— START OF DATASET EXCERPT —

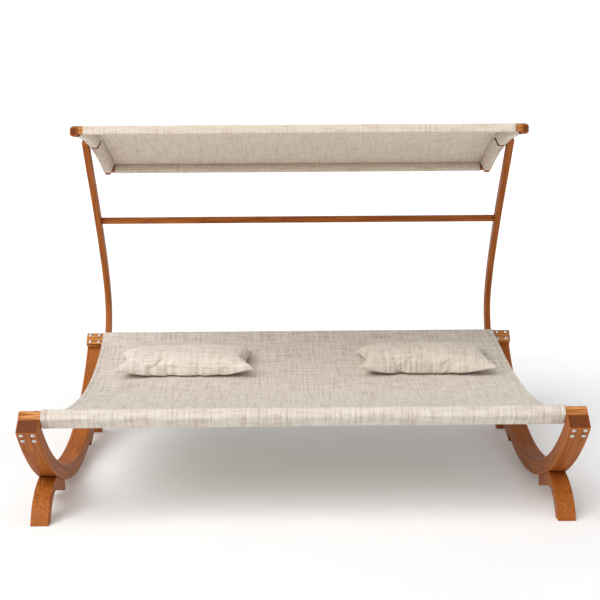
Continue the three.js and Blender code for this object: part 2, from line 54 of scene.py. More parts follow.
# ---------- driving sizes, in metres ----------

ARC_OUTER_R = 1.093
ARC_DEPTH = 0.060
ARC_EDGE = 0.006
ARC_STEPS = 110
RAIL_WIDE = 0.060
RAIL_THICK = 0.038
RAIL_EDGE = 0.006
CANOPY_R = 2.100
CANOPY_RAIL_EDGE = 0.0105
END_RAIL_INSET = 0.020
END_RAIL_HALF = (0.014, 0.015)
BARE_END = 0.020  # bare end rail beside a side rail of the canopy
SLEEVE_GAP = 0.026  # bare side rail at the pivot
SIDE_INSET = 0.037  # bare side rail at each end
CLOTH = 0.0011
ROOM = 0.0012  # between wood and cloth
SIDES = (("left", -1), ("right", 1))
ENDS = (("front", -1), ("back", 1))

# ---------- places, from the frame ----------


def size_of(node):
    low, high = (np.array(c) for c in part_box(node))
    return high - low


def middle_of(node):
    low, high = (np.array(c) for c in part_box(node))
    return (low + high) / 2


arc_low, arc_high = (np.array(c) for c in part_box("right_seat_arc"))
ARC_X = (arc_low[0] + arc_high[0]) / 2
ARC_THICK = arc_high[0] - arc_low[0]
ARC_Y = (arc_low[1] + arc_high[1]) / 2
ARC_Z = arc_low[2] + ARC_OUTER_R
ARC_ANGLE = math.asin((arc_high[1] - arc_low[1]) / 2 / ARC_OUTER_R)
ARC_INNER_R = ARC_OUTER_R - ARC_DEPTH
WIDTH = 2 * arc_high[0]

rail_box_low, rail_box_high = (np.array(c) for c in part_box("canopy_right_rail"))
CANOPY_RAIL_X = (rail_box_low[0] + rail_box_high[0]) / 2
CANOPY_RAIL_HALF = ((rail_box_high[0] - rail_box_low[0]) / 2, 0.019)
CANOPY_Y = rail_box_low[1]
CANOPY_Z = rail_box_high[2] - CANOPY_RAIL_HALF[1] - CANOPY_R
canopy_joint = next(j for j in frame["record"]["behaviour"]["joints"] if j["name"] == "canopy_tilt")
PIVOT = np.array(canopy_joint["pos_m"], float)
PIVOT_ANGLE = math.asin((PIVOT[1] - CANOPY_Y) / CANOPY_R)


def arc_point(radius, angle):
    return np.array([ARC_Y + radius * math.sin(angle), ARC_Z - radius * math.cos(angle)])


def canopy_point(radius, angle):
    return np.array([CANOPY_Y + radius * math.sin(angle), CANOPY_Z + radius * math.cos(angle)])


# The back lower corner of a side rail, on the circle's inner side, is the lowest place of its box.
CANOPY_BACK_ANGLE = math.acos((rail_box_low[2] - CANOPY_Z) / (CANOPY_R - CANOPY_RAIL_HALF[1]))
END_RAIL_R = CANOPY_R + CANOPY_RAIL_HALF[1] - END_RAIL_HALF[1]
END_ANGLES = {
    "front": END_RAIL_INSET / CANOPY_R,
    "back": CANOPY_BACK_ANGLE - END_RAIL_INSET / CANOPY_R,
}
RAIL_MID_ANGLE = ARC_ANGLE - RAIL_WIDE / 2 / ARC_INNER_R
RAIL_SEAT_R = math.sqrt(ARC_INNER_R**2 - (RAIL_WIDE / 2) ** 2) - 0.0003
RAIL_MID_R = RAIL_SEAT_R - RAIL_THICK / 2

# ---------- node materials ----------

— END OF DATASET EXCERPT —

# STATED EXERCISE
Write the data back out verbatim.

# TASK RESPONSE
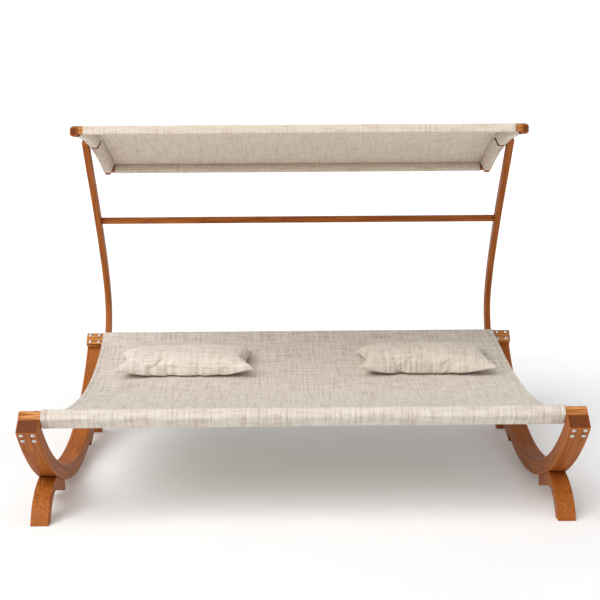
Continue the three.js and Blender code for this object: part 2, from line 54 of scene.py. More parts follow.
# ---------- driving sizes, in metres ----------

ARC_OUTER_R = 1.093
ARC_DEPTH = 0.060
ARC_EDGE = 0.006
ARC_STEPS = 110
RAIL_WIDE = 0.060
RAIL_THICK = 0.038
RAIL_EDGE = 0.006
CANOPY_R = 2.100
CANOPY_RAIL_EDGE = 0.0105
END_RAIL_INSET = 0.020
END_RAIL_HALF = (0.014, 0.015)
BARE_END = 0.020  # bare end rail beside a side rail of the canopy
SLEEVE_GAP = 0.026  # bare side rail at the pivot
SIDE_INSET = 0.037  # bare side rail at each end
CLOTH = 0.0011
ROOM = 0.0012  # between wood and cloth
SIDES = (("left", -1), ("right", 1))
ENDS = (("front", -1), ("back", 1))

# ---------- places, from the frame ----------


def size_of(node):
    low, high = (np.array(c) for c in part_box(node))
    return high - low


def middle_of(node):
    low, high = (np.array(c) for c in part_box(node))
    return (low + high) / 2


arc_low, arc_high = (np.array(c) for c in part_box("right_seat_arc"))
ARC_X = (arc_low[0] + arc_high[0]) / 2
ARC_THICK = arc_high[0] - arc_low[0]
ARC_Y = (arc_low[1] + arc_high[1]) / 2
ARC_Z = arc_low[2] + ARC_OUTER_R
ARC_ANGLE = math.asin((arc_high[1] - arc_low[1]) / 2 / ARC_OUTER_R)
ARC_INNER_R = ARC_OUTER_R - ARC_DEPTH
WIDTH = 2 * arc_high[0]

rail_box_low, rail_box_high = (np.array(c) for c in part_box("canopy_right_rail"))
CANOPY_RAIL_X = (rail_box_low[0] + rail_box_high[0]) / 2
CANOPY_RAIL_HALF = ((rail_box_high[0] - rail_box_low[0]) / 2, 0.019)
CANOPY_Y = rail_box_low[1]
CANOPY_Z = rail_box_high[2] - CANOPY_RAIL_HALF[1] - CANOPY_R
canopy_joint = next(j for j in frame["record"]["behaviour"]["joints"] if j["name"] == "canopy_tilt")
PIVOT = np.array(canopy_joint["pos_m"], float)
PIVOT_ANGLE = math.asin((PIVOT[1] - CANOPY_Y) / CANOPY_R)


def arc_point(radius, angle):
    return np.array([ARC_Y + radius * math.sin(angle), ARC_Z - radius * math.cos(angle)])


def canopy_point(radius, angle):
    return np.array([CANOPY_Y + radius * math.sin(angle), CANOPY_Z + radius * math.cos(angle)])


# The back lower corner of a side rail, on the circle's inner side, is the lowest place of its box.
CANOPY_BACK_ANGLE = math.acos((rail_box_low[2] - CANOPY_Z) / (CANOPY_R - CANOPY_RAIL_HALF[1]))
END_RAIL_R = CANOPY_R + CANOPY_RAIL_HALF[1] - END_RAIL_HALF[1]
END_ANGLES = {
    "front": END_RAIL_INSET / CANOPY_R,
    "back": CANOPY_BACK_ANGLE - END_RAIL_INSET / CANOPY_R,
}
RAIL_MID_ANGLE = ARC_ANGLE - RAIL_WIDE / 2 / ARC_INNER_R
RAIL_SEAT_R = math.sqrt(ARC_INNER_R**2 - (RAIL_WIDE / 2) ** 2) - 0.0003
RAIL_MID_R = RAIL_SEAT_R - RAIL_THICK / 2

# ---------- node materials ----------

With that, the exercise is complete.